# Was taugen Billigecholote?



## punkarpfen (29. August 2006)

Bei ebay gibt es zur Zeit reichlich Billigecholote im Angebot. Meist sehen die aus wie ein Gameboy. Hat jemand so ein Teil getestet? Ist die Tiefenangabe halbwegs zuverlässig?


----------



## HD4ever (29. August 2006)

*AW: Was taugen Billigecholote?*

welche meinst du genau ?
kommt immer sehr auf den beabsichtigen Einsatz drauf an #6
Im Süßwasser bis max 20m Wassertiefe reicht bestimmt auch nen billiges um die Kanten und Untiefen zu erkennen ...


----------



## darksnake (29. August 2006)

*AW: Was taugen Billigecholote?*

beb Kumpel von mir hat sich so einen gelben ''gameboy'' gekauft absolute schei.. unzuverlässig der grund wird nicht angezeigt einfach gar nichts totaler mist jede plase ist nen fisch die Tiefenmessung schwankt gegenüber einem Lowrance ca. 1-11 meter je nach dem in welcher tiefe man fischt bei 5 meter tiefe weicht die messung bis ca. 1 meter ab und bei 10-10 meter tiefe bis zu 11 meter warum weiß keiner... 

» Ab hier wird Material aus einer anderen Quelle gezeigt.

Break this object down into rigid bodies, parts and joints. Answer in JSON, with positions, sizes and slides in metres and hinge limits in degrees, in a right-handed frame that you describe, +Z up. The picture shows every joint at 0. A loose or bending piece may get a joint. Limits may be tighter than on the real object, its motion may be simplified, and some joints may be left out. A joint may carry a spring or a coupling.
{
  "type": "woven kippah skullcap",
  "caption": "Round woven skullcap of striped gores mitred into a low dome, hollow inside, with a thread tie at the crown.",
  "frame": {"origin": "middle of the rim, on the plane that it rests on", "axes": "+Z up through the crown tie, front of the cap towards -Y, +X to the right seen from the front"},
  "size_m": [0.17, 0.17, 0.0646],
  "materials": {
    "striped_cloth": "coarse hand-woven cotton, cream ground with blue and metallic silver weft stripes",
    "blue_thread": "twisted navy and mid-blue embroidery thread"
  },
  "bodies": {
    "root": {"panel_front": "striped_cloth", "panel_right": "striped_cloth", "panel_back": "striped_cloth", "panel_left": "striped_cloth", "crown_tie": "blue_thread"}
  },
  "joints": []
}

lieber eagle oder lowrance da bekommste mittlerweile für 40€ mehr was richtig gutes...


----------



## platfisch7000 (29. August 2006)

*AW: Was taugen Billigecholote?*

Hallo!

*NIX*oder auch *NICHTS*


Ist meine Meinung
Habe auch schon viel zu oft am verkehrten Ende gesparrt!


----------



## HD4ever (29. August 2006)

*AW: Was taugen Billigecholote?*

diese Funkdinger fürs Handgelenk ????
die taugen glaub ich auch nicht die Bohne ....


----------



## Heiko112 (29. August 2006)

*AW: Was taugen Billigecholote?*

1) Es gibt immer nur Ware nach Geld.

2) Wer billig kauft kauft zweimal.

Die Dinger sind nur als Echolot zu gebrauchen nicht als Fischfinder. Also nur um die Tiefe anzuzeigen.


----------



## punkarpfen (29. August 2006)

*AW: Was taugen Billigecholote?*

Ich brauche das Dind auch nur für einen 30 Hektar Baggersee. Eine halbwegs genaue Tiefenanzeige würde reichen.


----------



## basswalt (29. August 2006)

*AW: Was taugen Billigecholote?*

für etwas mehr gibt es auch schon einfache geräte die funktionieren. oder auch ein gebrauchtes käme für mich eher in frage. mit meinem portablen garmin 100 bin ich bestens zufrieden. die gibt es gebraucht recht günstig.


----------



## Heiko112 (29. August 2006)

*AW: Was taugen Billigecholote?*

Moin 

Nimm lieber ein eagle. Der Kram der zurzeit in Ebay steht ist nur Spielzeug. 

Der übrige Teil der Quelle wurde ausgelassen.